Challenge: Only the lines from the start of the data through the one containing "a cement coat on each broad face." belong in your answer; return them exactly.

* begin Supplied material *

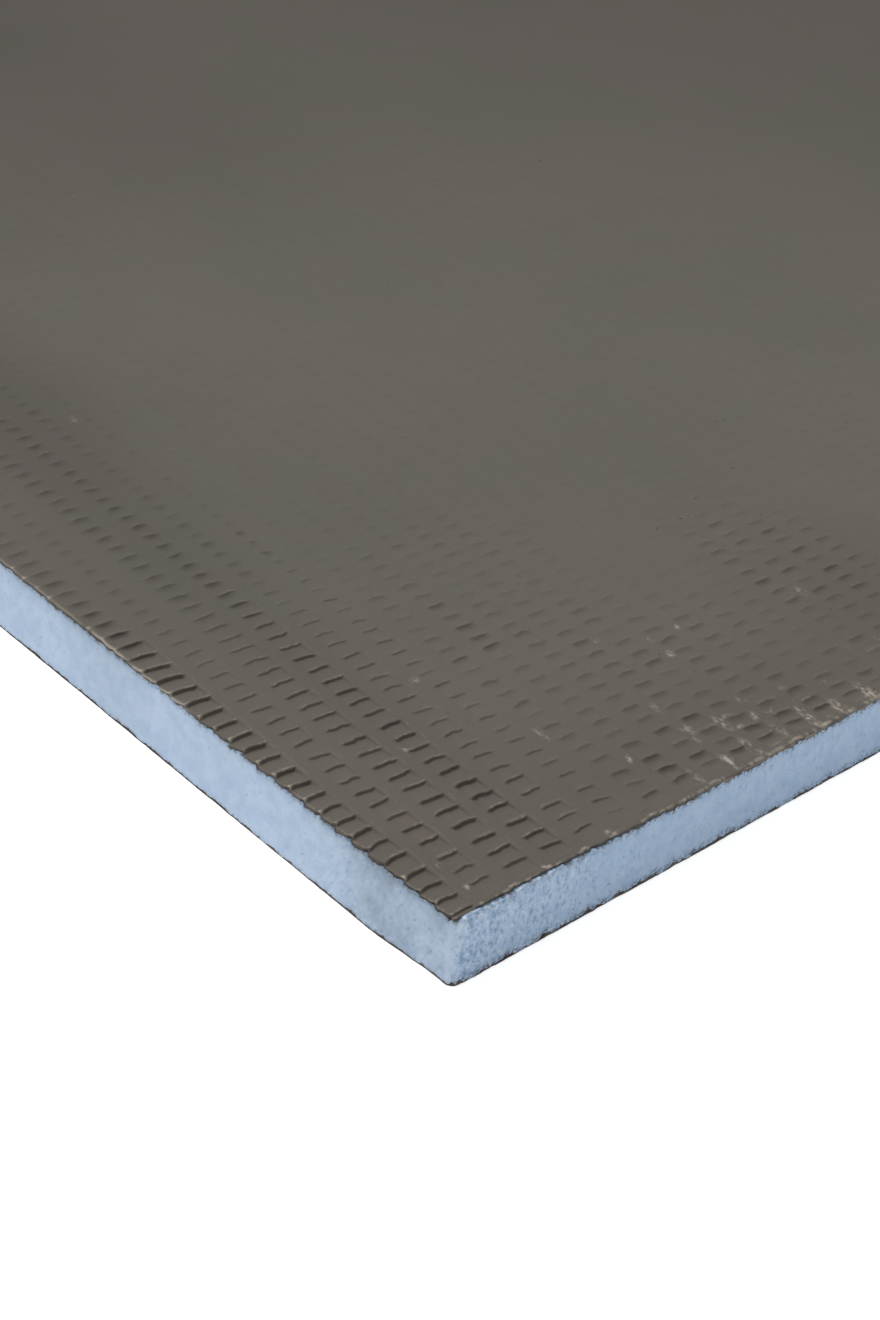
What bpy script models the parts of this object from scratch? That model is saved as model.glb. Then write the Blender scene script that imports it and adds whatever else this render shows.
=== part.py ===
"""Tile backer board: an extruded polystyrene core with a cement coat on each broad face.

The board lies flat on its back coat. Its origin is the middle of that underside, +X runs along the
length, +Y across the width and +Z up through the thickness, in metres.

It is a bonded sandwich of three pieces: foam_core, the light blue foam panel sawn to size, and
top_coating and bottom_coating, thin cement plates with glass mesh cast into them. The coats are trimmed
flush with the foam on all four sides, so the foam shows along every edge between two grey lines.
"""

import bmesh
import bpy

# Board, trimmed to size in one cut through foam and coats
BOARD_LENGTH = 1.2
BOARD_WIDTH = 0.6

# Layers, from the underside up
BOTTOM_COAT_THICKNESS = 0.0007
CORE_THICKNESS = 0.008
TOP_COAT_THICKNESS = 0.0007
BOND_GAP = 0.0003

# Upright corners, which wear round in the foam sooner than in the hard coat
CORE_CORNER_RADIUS = 0.0012
COAT_CORNER_RADIUS = 0.0005
CORNER_STEPS = 8

# Small round on the rim of each coat's outer face
COAT_RIM_RADIUS = 0.0002
RIM_STEPS = 2

# Colours are linear, roughness is from 0, glossy, to 1, matt
FOAM_COLOUR = (0.46, 0.57, 0.73)
FOAM_ROUGHNESS = 0.7
COAT_COLOUR = (0.15, 0.135, 0.12)
COAT_ROUGHNESS = 0.9

UP = 1
DOWN = -1


def clear_scene():
    """Remove every object that the scene starts with."""
    for old in list(bpy.data.objects):
        bpy.data.objects.remove(old, do_unlink=True)


def finish(name, colour, roughness):
    """Return a Principled material of one colour."""
    material = bpy.data.materials.new(name)
    material.use_nodes = True
    shader = material.node_tree.nodes["Principled BSDF"]
    shader.inputs["Base Color"].default_value = (*colour, 1.0)
    shader.inputs["Roughness"].default_value = roughness
    shader.inputs["Metallic"].default_value = 0.0
    return material


def outline_face(shape, length, width, corner_radius, height):
    """Draw the board's plan, a rectangle with round corners, as one flat face at a height."""
    half_length = length / 2
    half_width = width / 2
    corners = [
        (-half_length, -half_width, height),
        (half_length, -half_width, height),
        (half_length, half_width, height),
        (-half_length, half_width, height),
    ]
    shape.faces.new([shape.verts.new(corner) for corner in corners])
    bmesh.ops.bevel(
        shape,
        geom=shape.verts[:],
        offset=corner_radius,
        segments=CORNER_STEPS,
        profile=0.5,
        affect="VERTICES",
    )


def extrude_up(shape, thickness):
    """Raise the plan face into a closed panel."""
    raised = bmesh.ops.extrude_face_region(shape, geom=shape.faces[:])
    corners = [item for item in raised["geom"] if isinstance(item, bmesh.types.BMVert)]
    bmesh.ops.translate(shape, verts=corners, vec=(0.0, 0.0, thickness))
    bmesh.ops.recalc_face_normals(shape, faces=shape.faces[:])


def round_rim(shape, side, radius):
    """Round the edge all around the panel's upper or lower face."""
    outer = max(shape.faces, key=lambda face: side * face.calc_center_median().z)
    bmesh.ops.bevel(
        shape,
        geom=list(outer.edges),
        offset=radius,
        segments=RIM_STEPS,
        profile=0.5,
        affect="EDGES",
    )


def panel(name, shape, material):
    """Put the finished shape into the scene as one named object, smooth across its small rounds."""
    mesh = bpy.data.meshes.new(name)
    shape.to_mesh(mesh)
    shape.free()
    mesh.shade_smooth()
    mesh.set_sharp_from_angle(angle=0.6)
    mesh.materials.append(material)
    piece = bpy.data.objects.new(name, mesh)
    bpy.context.scene.collection.objects.link(piece)
    return piece


def core_panel(name, underside, material):
    """Make the foam, sawn square on its faces, with its four upright corners worn round."""
    shape = bmesh.new()
    outline_face(shape, BOARD_LENGTH, BOARD_WIDTH, CORE_CORNER_RADIUS, underside)
    extrude_up(shape, CORE_THICKNESS)
    return panel(name, shape, material)


def coat_panel(name, underside, thickness, outer_side, material):
    """Make one cement coat, rounded on the rim of the face that looks away from the foam."""
    shape = bmesh.new()
    outline_face(shape, BOARD_LENGTH, BOARD_WIDTH, COAT_CORNER_RADIUS, underside)
    extrude_up(shape, thickness)
    round_rim(shape, outer_side, COAT_RIM_RADIUS)
    return panel(name, shape, material)


def main():
    clear_scene()
    foam = finish("extruded_polystyrene", FOAM_COLOUR, FOAM_ROUGHNESS)
    cement = finish("cement_coat", COAT_COLOUR, COAT_ROUGHNESS)

    core_underside = BOTTOM_COAT_THICKNESS + BOND_GAP
    top_coat_underside = core_underside + CORE_THICKNESS + BOND_GAP

    coat_panel("bottom_coating", 0.0, BOTTOM_COAT_THICKNESS, DOWN, cement)
    core_panel("foam_core", core_underside, foam)
    coat_panel("top_coating", top_coat_underside, TOP_COAT_THICKNESS, UP, cement)


main()
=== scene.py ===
# %% [markdown]
# # A tile backer board, seen at one corner
#
# The object is a sheet of light blue extruded polystyrene with a thin cement coat on each broad face.
# Woven glass mesh is pressed into the wet cement, and it leaves a grid of shallow pockets. Nearly all of
# the look is in that relief, in the ragged rim of the coat and in the sawn foam, so this lesson builds
# those three as worked-out surfaces and leaves the rest plain.

# %% Load the frame
import math

import bpy
import numpy as np
from mathutils import Matrix, Vector


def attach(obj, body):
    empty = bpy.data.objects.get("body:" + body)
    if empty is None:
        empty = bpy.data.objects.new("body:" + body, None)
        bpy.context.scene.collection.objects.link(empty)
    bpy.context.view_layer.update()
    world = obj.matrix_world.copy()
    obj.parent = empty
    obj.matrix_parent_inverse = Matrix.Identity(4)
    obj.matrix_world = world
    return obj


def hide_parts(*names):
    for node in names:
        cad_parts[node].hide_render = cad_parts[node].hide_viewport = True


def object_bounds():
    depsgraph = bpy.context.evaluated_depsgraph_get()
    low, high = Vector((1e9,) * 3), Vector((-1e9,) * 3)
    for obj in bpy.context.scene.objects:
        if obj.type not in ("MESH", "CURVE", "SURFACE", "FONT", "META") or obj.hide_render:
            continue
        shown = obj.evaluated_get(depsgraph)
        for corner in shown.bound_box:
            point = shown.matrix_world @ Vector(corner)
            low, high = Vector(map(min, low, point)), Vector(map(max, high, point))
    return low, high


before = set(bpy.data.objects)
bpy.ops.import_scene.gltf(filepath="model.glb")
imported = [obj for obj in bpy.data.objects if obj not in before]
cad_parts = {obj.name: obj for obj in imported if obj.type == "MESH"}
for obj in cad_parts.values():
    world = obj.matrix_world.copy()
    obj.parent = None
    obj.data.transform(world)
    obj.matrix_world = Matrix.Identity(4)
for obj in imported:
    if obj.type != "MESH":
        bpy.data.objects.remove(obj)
cad_low, cad_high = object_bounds()
MM = 0.001
BODY = "root"
LENGTH, WIDTH, THICKNESS = ((cad_high - cad_low) / MM)[:]
print(f"board {LENGTH:.0f} x {WIDTH:.0f} x {THICKNESS:.0f} mm")

# %% [markdown]
# ## Measuring from the near corner
#
# Everything in view is near one corner, so places are given in millimetres from it: `across` counts in
# from the long edge, `along` counts in from the short end, and `height` counts up from the floor. One
# function turns these three arrays into points in the frame's own metres.


# %% Places from the near corner
def points(across, along, height):
    """x = far end less along, y = near side plus across, z = height, all taken from mm to m."""
    across, along, height = np.broadcast_arrays(across, along, height)
    place = np.stack([cad_high.x / MM - along, cad_low.y / MM + across, cad_low.z / MM + height], -1)
    return place * MM


# %% [markdown]
# ## The camera
#
# It stands just outside the near corner and looks down across the board. Its place is given from that
# corner, its aim as a heading and a tilt, and it leans a little, as a camera in the hand does.

# %% Camera
CAMERA_OFF_END = 124.6
CAMERA_OFF_SIDE = 142.3
CAMERA_ABOVE = 160.9
CAMERA_HEADING = 42.83
CAMERA_DOWN = 34.2
CAMERA_LEAN = 7.66
CAMERA_LENS = 64.6
SENSOR = 36.0


def aim(heading, down, lean):
    """Rotation of a camera that looks along +Y turned by heading towards -X, tilted down and leant."""
    turn, tilt = math.radians(heading), math.radians(down)
    ahead = Vector((-math.sin(turn) * math.cos(tilt), math.cos(turn) * math.cos(tilt), -math.sin(tilt)))
    upright = ahead.to_track_quat("-Z", "Y").to_matrix()
    return (upright @ Matrix.Rotation(math.radians(lean), 3, "Z")).to_4x4()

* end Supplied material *

Answer to this exercise:
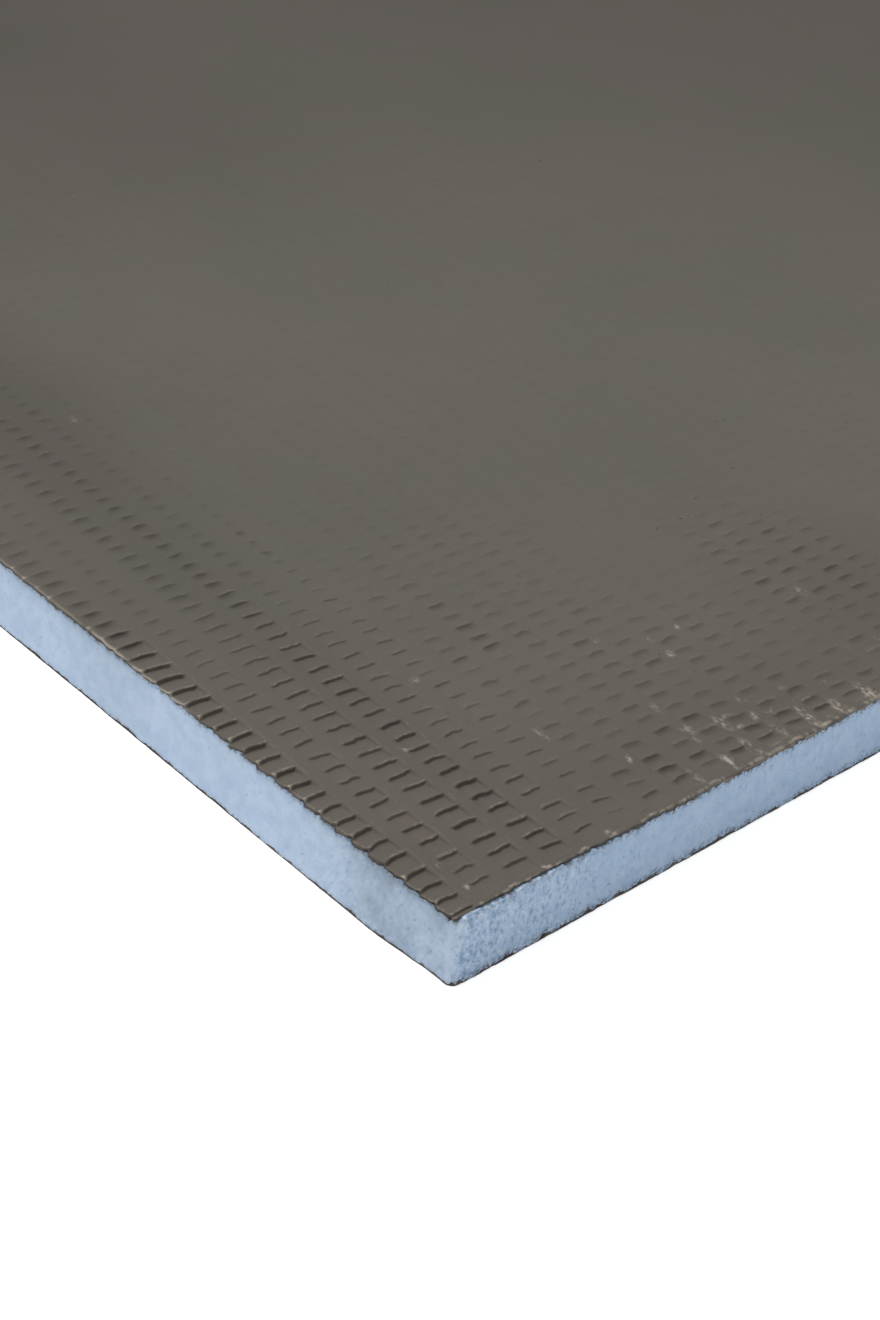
What bpy script models the parts of this object from scratch? That model is saved as model.glb. Then write the Blender scene script that imports it and adds whatever else this render shows.
=== part.py ===
"""Tile backer board: an extruded polystyrene core with a cement coat on each broad face.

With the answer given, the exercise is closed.